----- Data supplied -----

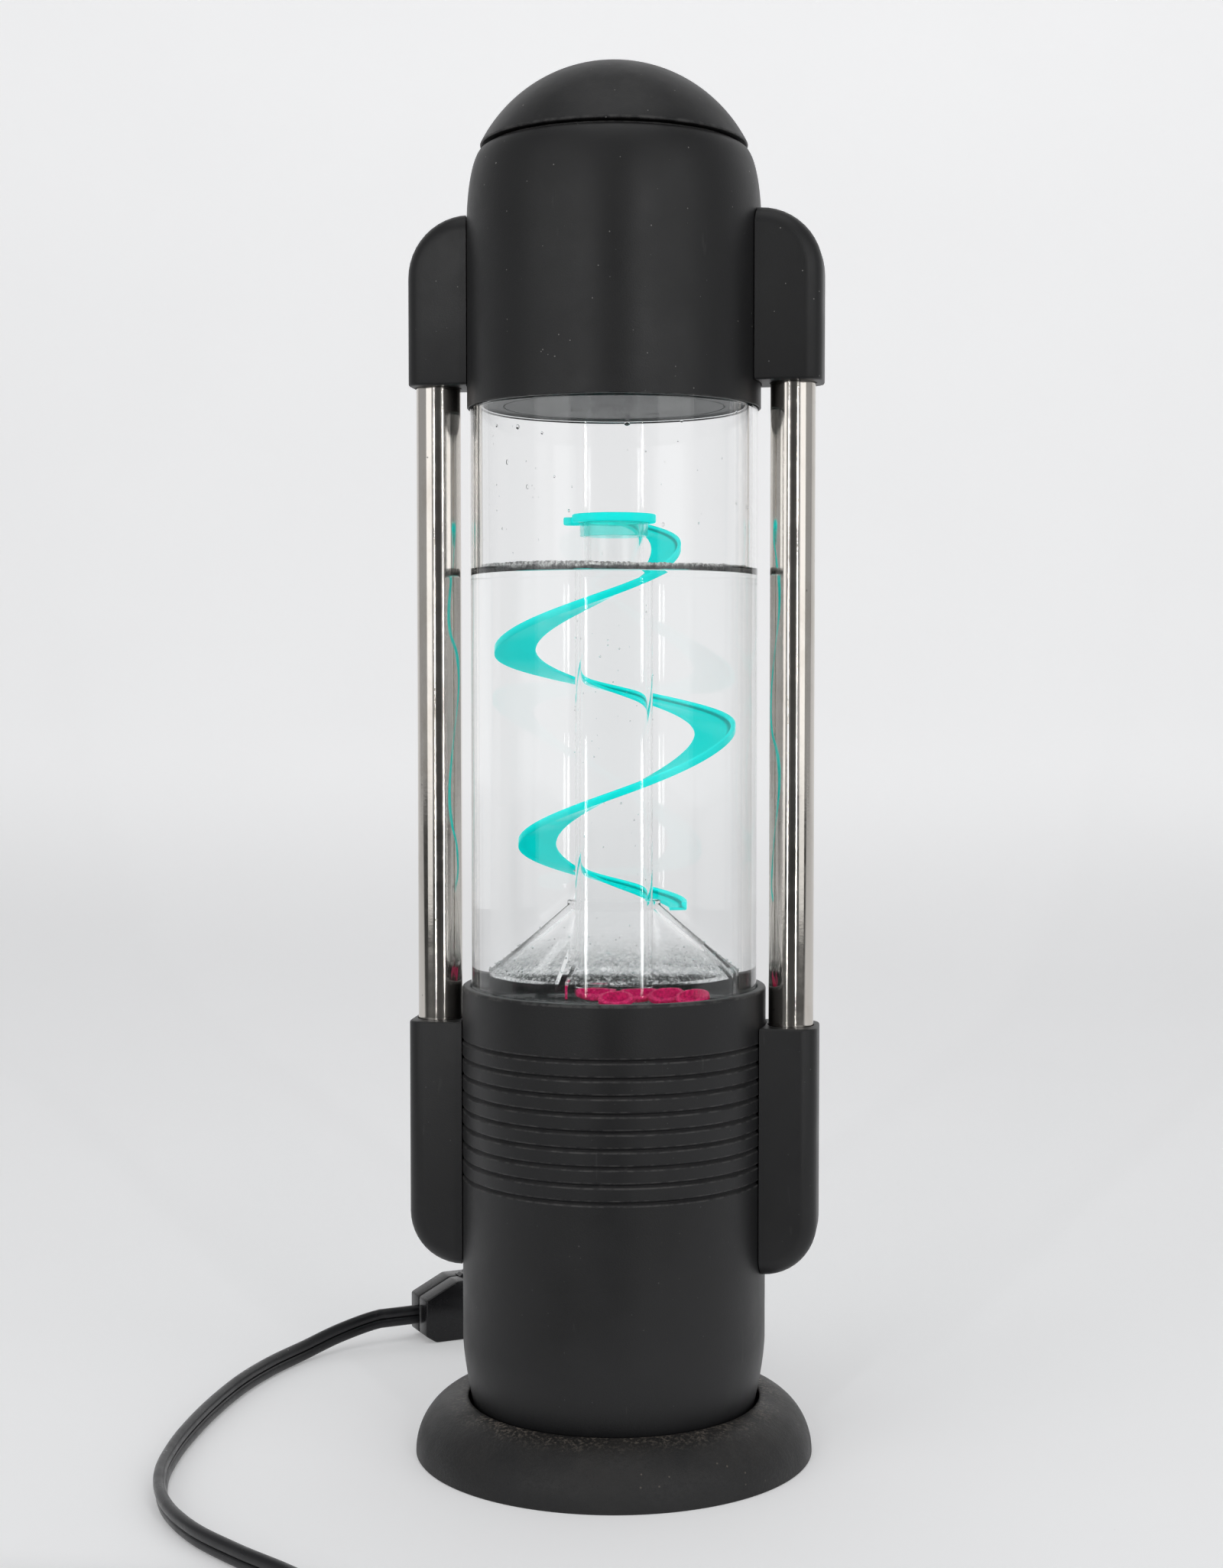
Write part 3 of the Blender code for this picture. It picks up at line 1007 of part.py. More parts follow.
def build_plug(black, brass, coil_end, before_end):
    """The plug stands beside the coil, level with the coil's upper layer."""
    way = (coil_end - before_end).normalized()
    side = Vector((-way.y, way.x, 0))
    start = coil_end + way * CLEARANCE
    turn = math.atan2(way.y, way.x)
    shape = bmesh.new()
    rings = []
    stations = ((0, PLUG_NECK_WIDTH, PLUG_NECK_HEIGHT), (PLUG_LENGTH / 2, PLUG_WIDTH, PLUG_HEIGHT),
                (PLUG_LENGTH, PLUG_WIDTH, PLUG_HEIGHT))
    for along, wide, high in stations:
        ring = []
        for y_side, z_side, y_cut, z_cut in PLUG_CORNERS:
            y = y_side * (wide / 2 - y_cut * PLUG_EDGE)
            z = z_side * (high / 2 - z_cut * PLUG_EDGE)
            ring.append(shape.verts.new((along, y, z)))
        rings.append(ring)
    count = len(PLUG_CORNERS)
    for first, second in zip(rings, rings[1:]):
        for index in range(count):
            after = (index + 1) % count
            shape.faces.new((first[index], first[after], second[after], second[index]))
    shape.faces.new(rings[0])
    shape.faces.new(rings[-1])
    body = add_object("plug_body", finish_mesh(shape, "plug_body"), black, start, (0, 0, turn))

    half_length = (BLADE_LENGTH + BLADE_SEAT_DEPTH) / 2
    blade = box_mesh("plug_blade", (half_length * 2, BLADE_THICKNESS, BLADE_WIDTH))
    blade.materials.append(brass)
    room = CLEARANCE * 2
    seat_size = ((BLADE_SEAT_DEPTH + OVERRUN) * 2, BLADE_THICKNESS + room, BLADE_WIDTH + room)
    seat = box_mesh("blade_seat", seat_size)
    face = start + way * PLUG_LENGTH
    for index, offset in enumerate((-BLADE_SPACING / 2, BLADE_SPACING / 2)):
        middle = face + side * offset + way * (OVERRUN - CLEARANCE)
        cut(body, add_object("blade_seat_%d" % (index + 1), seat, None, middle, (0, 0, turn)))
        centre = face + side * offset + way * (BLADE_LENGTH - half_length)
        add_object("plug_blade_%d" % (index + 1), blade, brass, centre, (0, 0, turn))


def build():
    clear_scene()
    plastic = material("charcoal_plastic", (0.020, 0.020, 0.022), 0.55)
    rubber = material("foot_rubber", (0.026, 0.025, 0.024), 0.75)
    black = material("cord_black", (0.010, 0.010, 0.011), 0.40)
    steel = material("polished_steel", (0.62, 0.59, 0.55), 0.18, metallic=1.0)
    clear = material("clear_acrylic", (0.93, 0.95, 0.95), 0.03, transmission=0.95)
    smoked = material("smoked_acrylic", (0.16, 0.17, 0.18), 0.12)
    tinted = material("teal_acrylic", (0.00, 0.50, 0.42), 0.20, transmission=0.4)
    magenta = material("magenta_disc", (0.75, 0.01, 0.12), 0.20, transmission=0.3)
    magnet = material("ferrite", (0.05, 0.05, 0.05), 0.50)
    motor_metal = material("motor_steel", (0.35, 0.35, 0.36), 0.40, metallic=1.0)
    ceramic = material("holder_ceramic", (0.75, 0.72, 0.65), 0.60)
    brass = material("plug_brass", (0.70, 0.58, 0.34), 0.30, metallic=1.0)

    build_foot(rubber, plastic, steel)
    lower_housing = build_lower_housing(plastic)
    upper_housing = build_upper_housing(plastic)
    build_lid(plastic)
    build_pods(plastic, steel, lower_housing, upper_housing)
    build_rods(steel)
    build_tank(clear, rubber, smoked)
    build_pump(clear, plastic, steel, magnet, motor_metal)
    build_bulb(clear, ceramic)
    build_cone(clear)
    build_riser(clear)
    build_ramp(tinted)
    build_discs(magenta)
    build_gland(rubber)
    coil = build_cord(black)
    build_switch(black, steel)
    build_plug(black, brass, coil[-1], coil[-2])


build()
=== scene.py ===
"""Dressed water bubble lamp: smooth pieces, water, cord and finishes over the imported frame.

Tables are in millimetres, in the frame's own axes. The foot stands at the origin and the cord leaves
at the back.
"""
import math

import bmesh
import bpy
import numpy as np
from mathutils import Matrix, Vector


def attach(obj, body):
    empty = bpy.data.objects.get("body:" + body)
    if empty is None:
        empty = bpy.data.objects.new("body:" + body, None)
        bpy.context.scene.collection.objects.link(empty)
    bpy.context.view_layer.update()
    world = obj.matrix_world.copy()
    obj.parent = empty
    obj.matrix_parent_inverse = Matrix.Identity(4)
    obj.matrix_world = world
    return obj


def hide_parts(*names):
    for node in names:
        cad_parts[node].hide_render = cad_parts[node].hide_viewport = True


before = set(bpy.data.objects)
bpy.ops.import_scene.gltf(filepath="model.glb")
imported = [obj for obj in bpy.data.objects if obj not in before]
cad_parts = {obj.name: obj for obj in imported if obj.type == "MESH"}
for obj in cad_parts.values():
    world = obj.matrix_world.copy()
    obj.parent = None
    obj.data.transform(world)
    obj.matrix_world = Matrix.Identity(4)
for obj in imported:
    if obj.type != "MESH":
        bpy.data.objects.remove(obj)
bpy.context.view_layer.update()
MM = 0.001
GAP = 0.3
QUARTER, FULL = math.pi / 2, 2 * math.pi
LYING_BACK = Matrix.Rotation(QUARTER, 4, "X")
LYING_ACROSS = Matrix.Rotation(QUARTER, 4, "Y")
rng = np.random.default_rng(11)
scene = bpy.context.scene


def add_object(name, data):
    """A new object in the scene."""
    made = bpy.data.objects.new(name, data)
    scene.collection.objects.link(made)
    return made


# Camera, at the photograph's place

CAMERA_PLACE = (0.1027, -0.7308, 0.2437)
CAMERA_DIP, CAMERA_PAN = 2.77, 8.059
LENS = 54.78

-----
----- Data supplied -----

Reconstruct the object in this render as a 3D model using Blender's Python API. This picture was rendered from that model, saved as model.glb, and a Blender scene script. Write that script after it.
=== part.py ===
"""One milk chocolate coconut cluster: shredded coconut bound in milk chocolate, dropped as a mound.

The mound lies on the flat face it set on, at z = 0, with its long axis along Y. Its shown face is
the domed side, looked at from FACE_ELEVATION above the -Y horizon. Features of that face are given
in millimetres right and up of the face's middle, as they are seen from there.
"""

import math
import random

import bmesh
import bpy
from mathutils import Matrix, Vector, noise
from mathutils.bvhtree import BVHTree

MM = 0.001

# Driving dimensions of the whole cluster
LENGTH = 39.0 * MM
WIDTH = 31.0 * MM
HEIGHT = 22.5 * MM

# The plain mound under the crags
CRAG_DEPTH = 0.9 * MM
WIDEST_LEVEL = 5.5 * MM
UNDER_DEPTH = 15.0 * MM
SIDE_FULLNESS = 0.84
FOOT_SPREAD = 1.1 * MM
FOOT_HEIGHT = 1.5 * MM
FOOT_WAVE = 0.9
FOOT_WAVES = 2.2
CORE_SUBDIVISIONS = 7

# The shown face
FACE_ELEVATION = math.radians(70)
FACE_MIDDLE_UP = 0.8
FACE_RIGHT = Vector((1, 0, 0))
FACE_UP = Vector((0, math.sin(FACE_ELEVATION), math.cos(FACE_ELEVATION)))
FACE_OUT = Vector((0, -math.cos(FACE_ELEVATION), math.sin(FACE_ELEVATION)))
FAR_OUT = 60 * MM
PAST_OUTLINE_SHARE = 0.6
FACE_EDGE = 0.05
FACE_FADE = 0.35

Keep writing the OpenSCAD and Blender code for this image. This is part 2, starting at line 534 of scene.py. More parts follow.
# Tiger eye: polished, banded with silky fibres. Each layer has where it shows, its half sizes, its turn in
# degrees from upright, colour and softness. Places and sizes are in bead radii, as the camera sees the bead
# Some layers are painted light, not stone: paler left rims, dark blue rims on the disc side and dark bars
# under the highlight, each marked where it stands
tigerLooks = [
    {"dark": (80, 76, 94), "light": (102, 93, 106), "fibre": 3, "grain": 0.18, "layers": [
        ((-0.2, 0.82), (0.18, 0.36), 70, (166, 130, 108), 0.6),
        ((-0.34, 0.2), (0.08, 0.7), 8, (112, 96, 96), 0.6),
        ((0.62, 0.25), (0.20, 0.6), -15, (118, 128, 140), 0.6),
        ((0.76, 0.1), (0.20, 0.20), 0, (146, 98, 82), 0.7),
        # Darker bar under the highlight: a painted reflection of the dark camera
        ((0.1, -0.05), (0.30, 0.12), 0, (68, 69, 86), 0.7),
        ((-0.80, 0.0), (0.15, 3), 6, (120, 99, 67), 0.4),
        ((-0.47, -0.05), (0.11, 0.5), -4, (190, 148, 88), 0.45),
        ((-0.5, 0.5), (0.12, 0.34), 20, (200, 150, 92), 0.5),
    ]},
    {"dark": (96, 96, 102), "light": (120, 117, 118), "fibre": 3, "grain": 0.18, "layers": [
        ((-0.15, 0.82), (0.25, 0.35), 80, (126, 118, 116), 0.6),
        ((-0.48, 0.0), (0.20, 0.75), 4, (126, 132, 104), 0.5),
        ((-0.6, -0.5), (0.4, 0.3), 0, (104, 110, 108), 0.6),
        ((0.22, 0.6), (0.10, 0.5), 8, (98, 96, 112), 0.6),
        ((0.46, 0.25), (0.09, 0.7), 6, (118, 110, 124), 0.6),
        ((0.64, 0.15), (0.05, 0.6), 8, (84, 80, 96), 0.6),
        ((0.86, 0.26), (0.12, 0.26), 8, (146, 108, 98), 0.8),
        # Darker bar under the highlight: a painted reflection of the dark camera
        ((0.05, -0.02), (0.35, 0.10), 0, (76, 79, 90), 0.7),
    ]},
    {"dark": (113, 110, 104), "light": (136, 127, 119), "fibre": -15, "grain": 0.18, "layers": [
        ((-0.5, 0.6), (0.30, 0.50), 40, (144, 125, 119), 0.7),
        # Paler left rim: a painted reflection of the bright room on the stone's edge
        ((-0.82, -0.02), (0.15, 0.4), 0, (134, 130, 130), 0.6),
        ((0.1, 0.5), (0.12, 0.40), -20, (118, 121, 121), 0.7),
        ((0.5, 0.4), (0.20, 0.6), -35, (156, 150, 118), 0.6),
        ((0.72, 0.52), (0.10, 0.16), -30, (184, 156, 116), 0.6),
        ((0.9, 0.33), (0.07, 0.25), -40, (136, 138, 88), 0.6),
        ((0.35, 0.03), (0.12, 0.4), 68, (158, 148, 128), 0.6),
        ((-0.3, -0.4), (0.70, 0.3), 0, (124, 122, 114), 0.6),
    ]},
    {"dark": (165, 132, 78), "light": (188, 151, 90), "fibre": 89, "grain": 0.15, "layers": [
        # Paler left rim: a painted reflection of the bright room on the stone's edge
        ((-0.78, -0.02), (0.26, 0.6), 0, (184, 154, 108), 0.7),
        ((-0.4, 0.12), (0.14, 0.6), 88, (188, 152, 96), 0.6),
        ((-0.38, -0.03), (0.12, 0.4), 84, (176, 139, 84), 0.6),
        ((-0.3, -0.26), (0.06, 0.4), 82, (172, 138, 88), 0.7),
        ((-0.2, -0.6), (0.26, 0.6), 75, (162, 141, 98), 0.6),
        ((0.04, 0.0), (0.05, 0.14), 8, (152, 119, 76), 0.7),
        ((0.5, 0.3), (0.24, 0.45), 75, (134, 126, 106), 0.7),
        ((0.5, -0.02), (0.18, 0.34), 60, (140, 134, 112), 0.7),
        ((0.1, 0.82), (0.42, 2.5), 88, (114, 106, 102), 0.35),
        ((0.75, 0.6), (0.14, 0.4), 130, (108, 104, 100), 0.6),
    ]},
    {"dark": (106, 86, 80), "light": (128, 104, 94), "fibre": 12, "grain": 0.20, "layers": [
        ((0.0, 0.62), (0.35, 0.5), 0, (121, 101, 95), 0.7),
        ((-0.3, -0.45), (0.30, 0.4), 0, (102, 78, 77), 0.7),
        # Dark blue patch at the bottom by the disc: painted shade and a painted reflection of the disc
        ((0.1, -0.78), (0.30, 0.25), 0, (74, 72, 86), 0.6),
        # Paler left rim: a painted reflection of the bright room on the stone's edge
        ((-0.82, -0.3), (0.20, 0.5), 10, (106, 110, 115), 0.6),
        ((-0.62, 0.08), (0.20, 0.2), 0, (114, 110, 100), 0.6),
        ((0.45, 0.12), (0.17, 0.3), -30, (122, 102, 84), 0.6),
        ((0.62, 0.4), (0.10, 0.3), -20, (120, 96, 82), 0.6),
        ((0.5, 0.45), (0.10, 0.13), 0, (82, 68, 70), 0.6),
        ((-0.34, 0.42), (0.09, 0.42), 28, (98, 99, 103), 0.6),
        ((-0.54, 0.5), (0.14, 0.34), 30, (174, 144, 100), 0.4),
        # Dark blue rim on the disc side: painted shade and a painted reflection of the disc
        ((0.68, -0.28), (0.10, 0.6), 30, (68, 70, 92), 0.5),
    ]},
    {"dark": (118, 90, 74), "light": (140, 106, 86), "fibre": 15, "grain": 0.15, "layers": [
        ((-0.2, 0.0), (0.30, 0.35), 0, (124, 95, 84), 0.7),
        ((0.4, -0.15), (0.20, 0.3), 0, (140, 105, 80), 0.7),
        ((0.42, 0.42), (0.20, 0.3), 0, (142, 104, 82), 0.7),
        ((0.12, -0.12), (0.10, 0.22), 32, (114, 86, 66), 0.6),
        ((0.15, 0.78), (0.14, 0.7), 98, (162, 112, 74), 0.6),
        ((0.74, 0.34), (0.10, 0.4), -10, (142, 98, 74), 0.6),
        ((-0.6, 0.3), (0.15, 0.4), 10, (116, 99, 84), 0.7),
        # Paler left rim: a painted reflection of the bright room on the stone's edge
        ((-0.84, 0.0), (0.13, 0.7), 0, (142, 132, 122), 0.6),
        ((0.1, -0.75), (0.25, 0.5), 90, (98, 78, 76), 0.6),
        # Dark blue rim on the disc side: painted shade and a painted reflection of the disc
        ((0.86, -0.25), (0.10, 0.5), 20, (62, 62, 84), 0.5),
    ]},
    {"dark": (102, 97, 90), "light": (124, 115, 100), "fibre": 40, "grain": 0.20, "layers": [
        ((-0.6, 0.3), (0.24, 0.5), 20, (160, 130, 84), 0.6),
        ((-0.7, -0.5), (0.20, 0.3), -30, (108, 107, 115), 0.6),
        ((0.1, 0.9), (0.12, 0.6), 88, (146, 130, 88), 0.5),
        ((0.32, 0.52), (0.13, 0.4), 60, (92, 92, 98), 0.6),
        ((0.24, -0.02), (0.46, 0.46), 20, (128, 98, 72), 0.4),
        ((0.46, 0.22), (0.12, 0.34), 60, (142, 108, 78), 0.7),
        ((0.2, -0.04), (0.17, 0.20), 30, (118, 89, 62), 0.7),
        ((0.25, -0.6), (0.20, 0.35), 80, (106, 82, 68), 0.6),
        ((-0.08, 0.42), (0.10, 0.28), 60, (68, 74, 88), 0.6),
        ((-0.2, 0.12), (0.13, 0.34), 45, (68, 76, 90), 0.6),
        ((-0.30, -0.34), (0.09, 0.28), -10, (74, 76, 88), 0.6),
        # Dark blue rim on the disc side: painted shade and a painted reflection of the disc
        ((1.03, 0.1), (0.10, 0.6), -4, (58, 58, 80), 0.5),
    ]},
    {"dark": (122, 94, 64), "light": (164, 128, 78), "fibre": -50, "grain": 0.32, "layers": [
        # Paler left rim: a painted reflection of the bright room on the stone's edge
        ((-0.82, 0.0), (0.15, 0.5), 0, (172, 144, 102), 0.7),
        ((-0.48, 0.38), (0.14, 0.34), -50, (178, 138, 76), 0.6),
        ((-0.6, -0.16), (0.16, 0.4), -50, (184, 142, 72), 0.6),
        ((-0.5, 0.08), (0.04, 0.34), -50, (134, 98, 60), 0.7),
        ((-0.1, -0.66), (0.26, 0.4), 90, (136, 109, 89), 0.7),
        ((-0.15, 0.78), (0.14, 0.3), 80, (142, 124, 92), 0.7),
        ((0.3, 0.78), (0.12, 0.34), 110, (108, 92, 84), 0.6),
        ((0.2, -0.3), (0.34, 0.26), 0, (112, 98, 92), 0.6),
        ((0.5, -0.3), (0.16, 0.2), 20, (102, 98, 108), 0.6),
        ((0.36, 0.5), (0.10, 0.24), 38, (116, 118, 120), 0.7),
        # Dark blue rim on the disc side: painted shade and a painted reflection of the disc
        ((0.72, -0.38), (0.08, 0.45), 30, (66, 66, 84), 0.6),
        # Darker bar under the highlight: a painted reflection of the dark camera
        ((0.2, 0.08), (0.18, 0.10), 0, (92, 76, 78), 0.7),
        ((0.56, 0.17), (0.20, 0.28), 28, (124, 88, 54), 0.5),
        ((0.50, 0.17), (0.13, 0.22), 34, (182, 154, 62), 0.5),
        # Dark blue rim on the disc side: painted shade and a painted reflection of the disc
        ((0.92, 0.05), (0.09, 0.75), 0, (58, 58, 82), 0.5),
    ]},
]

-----

_What you need to do_
Copy all lines in the listing above where the string "model" appears.

_Output for this exercise_
bpy.ops.import_scene.gltf(filepath="model.glb")
Reconstruct the object in this render as a 3D model using Blender's Python API. This picture was rendered from that model, saved as model.glb, and a Blender scene script. Write that script after it.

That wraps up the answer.